_SOURCE DATA_
▼▼▼

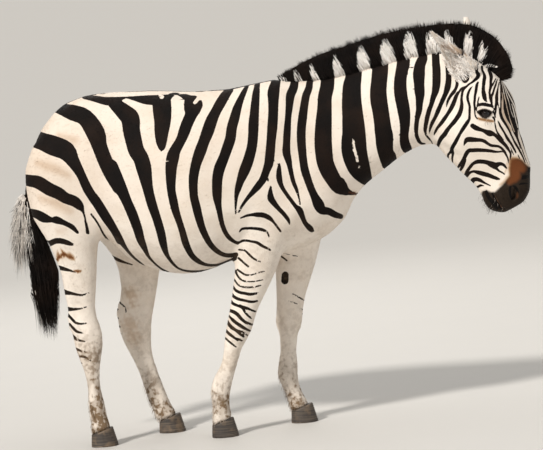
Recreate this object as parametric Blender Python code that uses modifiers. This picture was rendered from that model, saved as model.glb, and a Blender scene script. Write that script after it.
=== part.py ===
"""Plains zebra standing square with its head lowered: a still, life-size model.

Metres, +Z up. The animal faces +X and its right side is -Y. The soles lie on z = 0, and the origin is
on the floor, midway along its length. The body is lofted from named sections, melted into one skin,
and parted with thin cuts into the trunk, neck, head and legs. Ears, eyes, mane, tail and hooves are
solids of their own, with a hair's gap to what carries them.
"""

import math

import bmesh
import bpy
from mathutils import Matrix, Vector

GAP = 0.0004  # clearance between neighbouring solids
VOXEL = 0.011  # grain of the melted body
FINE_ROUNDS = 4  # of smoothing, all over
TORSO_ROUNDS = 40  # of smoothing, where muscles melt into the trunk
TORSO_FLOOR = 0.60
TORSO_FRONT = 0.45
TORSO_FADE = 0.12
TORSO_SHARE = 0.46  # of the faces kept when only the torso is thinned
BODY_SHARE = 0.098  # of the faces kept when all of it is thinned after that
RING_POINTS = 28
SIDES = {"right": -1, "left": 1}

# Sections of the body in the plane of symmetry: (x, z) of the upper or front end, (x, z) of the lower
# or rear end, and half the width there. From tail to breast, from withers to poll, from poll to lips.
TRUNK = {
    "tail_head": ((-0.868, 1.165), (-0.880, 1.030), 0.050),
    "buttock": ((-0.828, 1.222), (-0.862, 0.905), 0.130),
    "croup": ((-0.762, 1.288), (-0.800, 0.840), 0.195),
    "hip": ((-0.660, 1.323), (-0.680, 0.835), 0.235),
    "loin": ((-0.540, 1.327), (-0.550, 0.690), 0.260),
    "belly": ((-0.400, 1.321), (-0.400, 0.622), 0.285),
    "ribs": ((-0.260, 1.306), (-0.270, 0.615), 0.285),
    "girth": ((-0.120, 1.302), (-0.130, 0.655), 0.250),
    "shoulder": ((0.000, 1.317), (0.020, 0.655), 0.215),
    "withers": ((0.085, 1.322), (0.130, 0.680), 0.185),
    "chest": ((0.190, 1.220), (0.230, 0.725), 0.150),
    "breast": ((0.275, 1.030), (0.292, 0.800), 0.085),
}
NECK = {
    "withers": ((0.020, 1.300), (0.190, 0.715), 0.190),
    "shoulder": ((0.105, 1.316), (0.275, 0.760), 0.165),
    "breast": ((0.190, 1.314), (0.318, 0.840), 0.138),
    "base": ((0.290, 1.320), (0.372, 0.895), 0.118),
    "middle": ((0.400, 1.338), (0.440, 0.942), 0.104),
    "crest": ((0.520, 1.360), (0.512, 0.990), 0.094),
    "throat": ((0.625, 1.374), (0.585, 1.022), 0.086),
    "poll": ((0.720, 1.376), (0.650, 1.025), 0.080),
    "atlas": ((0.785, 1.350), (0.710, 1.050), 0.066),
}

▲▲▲

From the material above, gather all lines that include the string "after" and copy them.

Recreate this object as parametric Blender Python code that uses modifiers. This picture was rendered from that model, saved as model.glb, and a Blender scene script. Write that script after it.
BODY_SHARE = 0.098  # of the faces kept when all of it is thinned after that